I had read the autobiography of L.K. Advani, the BJP’s top honcho “My Country My Life”, a tome running to nearly 1,000 pages in 2008, as soon as it was published. BJP as a political party has had a very chequered growth from its origin as Jana Sangh, then submerged in JP’s Janata Party and finally Bharatiya Janata Party (BJP). At that time the two leading lights of BJP for the common man were Atal Bihari Vajpayee, the presumptive Prime Ministerial candidate and L.K. Advani. Somehow, despite Vajpayee’s charisma, I preferred L.K. Advani to be the Prime Minister, should the occasion arise in the future. Let it be.
For the last one month I have been watching the show on Netflix called “The Crown.” It is about the British Royalty and I was, to some extent, familiar about the happenings, that I saw on Netflix, when 25-year-old Queen Elizabeth II was crowned in 1953 and the events that followed. Lord Mountbatten too appears and he was the man who partitioned India. He was a close friend of Jawaharlal Nehru who in turn was a close friend of his wife Edwina. Surprisingly a mention was made of this in the serial by Lord Mountbatten himself!
As I was watching this TV show, I was reminded of what I read in L.K. Advani’s book about how his Province Sindh was not divided on the lines of Hindu majority and Muslim majority as was the basis of demarcation but given away in one piece to Pakistan unlike Punjab and Bengal. This is what he had written.
“For Hindus living in those parts of undivided India, which later became Pakistan, Partition was a terrible calamity… The main Provinces affected were Punjab, Bengal and Sindh. But while Bengal and Punjab were divided and so provided a natural home to the uprooted Hindus from those two Provinces, Sindh became a part of Pakistan in its entirety.
“There were districts in Sindh contiguous to Rajasthan, like Tharparkar, which had a Hindu majority. A more assertive leadership could perhaps have succeeded in bringing these districts to India, in which case India’s western boundary could have stretched right upto the sacred Sindhu river. Sadly that did not happen.”
Well, the then Viceroy of India was Lord Mountbatten who was responsible for the Partition under a commission headed by Sir Cyril Radcliffe. Our tall leaders like Mahatma Gandhi, Nehru, Vallabhbhai Patel could have gone to the help of Sindh. Sad, they did not.
Be that as it may, Advani spent 20 years in Karachi (Sindh) and like most Sindhis venerated the Guru Granth Sahib, the Holy Book of Sikh religion. At the age of 14 he joined RSS and began to sing the RSS prayer for our motherland ‘Namaste Sada Vatsale Matrubhoome…’ He also read history books written by the famous historian Jadunath Sarkar on Aurangzeb and Shivaji and got further influenced in his love for the motherland.
After Partition his family moved to India and he continued his service with RSS rising in its rank.

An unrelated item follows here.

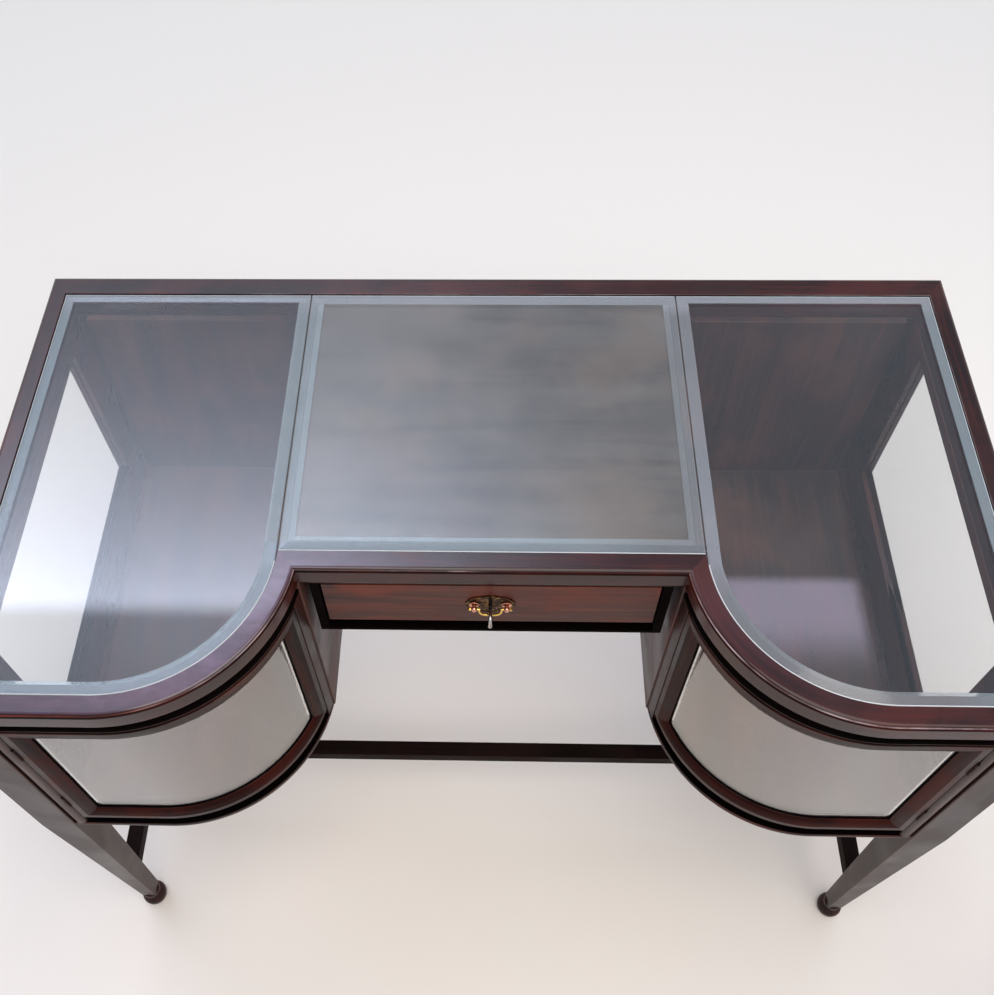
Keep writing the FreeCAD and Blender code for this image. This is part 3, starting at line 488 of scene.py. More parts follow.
def meshFromRings(rings, grain, edge, marks):
    # rings: (rows, columns, 3) in metres; each row is a closed outline and both ends are capped. The sum of
    # a . (b x c) over all triangles is below 0 if the faces look inwards, and then they turn
    rows, columns = rings.shape[:2]
    index = np.arange(rows * columns).reshape(rows, columns)
    after = np.roll(index, -1, axis=1)
    quads = np.stack([index[:-1], after[:-1], after[1:], index[1:]], axis=-1).reshape(-1, 4)
    caps = [index[0][::-1], index[-1]]
    points = rings.reshape(-1, 3)

    def volume(a, b, c):
        return np.einsum("ij,ij->", a, np.cross(b, c))

    a, b, c, d = points[quads].transpose(1, 0, 2)
    signed = volume(a, b, c) + volume(a, c, d)
    for cap in caps:
        fan = points[cap]
        signed += volume(np.repeat(fan[:1], len(cap) - 2, 0), fan[1:-1], fan[2:])
    faces = quads.tolist() + [cap.tolist() for cap in caps]
    if signed < 0:
        faces = [face[::-1] for face in faces]
    mesh = bpy.data.meshes.new("blank")
    mesh.from_pydata(points.tolist(), [], faces)
    setAttributes(mesh, grain, np.broadcast_to(edge, (rows, columns)))
    marks = np.append(np.broadcast_to(marks, (rows - 1, columns)), [0, 0])
    mesh.polygons.foreach_set("material_index", marks.astype(np.int32))
    return mesh


def easeEdges(mesh, width):
    # rounds every edge sharper than the limit; a point that has only new faces is marked as rubbed
    bm = bmesh.new()
    bm.from_mesh(mesh)
    bmesh.ops.remove_doubles(bm, verts=bm.verts, dist=joins["sameSpot"])
    if width > 0:
        limit = math.radians(joins["sharp"])
        sharp = [edge for edge in bm.edges if edge.is_manifold and edge.calc_face_angle(0) > limit]
        made = bmesh.ops.bevel(bm, geom=sharp, offset=width * mm, segments=joins["easeSteps"],
                               profile=joins["round"], affect="EDGES", clamp_overlap=True)
        fresh, layer = set(made["faces"]), bm.verts.layers.float.get("edgeShare")
        for vert in {vert for face in fresh for vert in face.verts}:
            if fresh.issuperset(vert.link_faces):
                vert[layer] = 1.0
    bm.to_mesh(mesh)
    bm.free()


def finishPiece(name, mesh, node, slotName, finishes, body="table", ease=0.0, smooth=32):
    # eases the mesh, gives it its finishes and lets it stand for the node
    easeEdges(mesh, ease)
    for finish in finishes:
        mesh.materials.append(materials[finish])
    mesh.shade_smooth()
    mesh.set_sharp_from_angle(angle=math.radians(smooth))
    mesh.name = name
    piece = addObject(name, mesh)
    piece.modifiers.new("flatFacesStayFlat", "WEIGHTED_NORMAL").keep_sharp = True
    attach(piece, body)
    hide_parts(node)


def ringPiece(side, name, node, shape, finishes, edge=0.0, marks=0, slotName="frame_wood", **settings):
    # shape is rings and their grain, mirrored for the left side; marks give the finish of each face
    rings, grain = shape
    mesh = meshFromRings(rings * np.array([sides.get(side, 1), 1, 1]), grain, edge, marks)
    finishPiece(side + name, mesh, side + node, slotName, finishes, **settings)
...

There is no doubt Advani was the main architect of building BJP to what it is today since its new avatar when Janata Party fragmented. Imagine BJP being able to get just two Parliamentary seats in 1984 and how it steadily increased its numbers. In 1992, Advani was a hero, literally a sarathi to Atal Bihari Vajpayee, a Krishna. Remember his famous Rath Yathra from Somanath Temple in Gujarat (which was rebuilt immediately after India got independence. It was destroyed by the Muslim invader Mohammad Ghazni) to Ayodhya. This was one event that had pitchforked Advani to the centrestage of Indian politics. He was first arrested by the then Bihar Chief Minister Lalu Prasad Yadav, who is now in jail for his special ‘Desh Bhakti’. The Rath Yathra, however, continued and reached Ayodhya. Unexpectedly, the Babri Masjid was demolished, but advantage BJP despite many incidents of communal confrontation, Bombay serial blasts and worse the attack on the Sabarmati Express in Godhra (Gujarat) and the massacre of Muslims etc, etc. However, BJP reaped very good political harvest. Eventually, Atal Bihari Vajpayee became the Prime Minister (under an alliance known as NDA) and L.K. Advani, Deputy Prime Minister.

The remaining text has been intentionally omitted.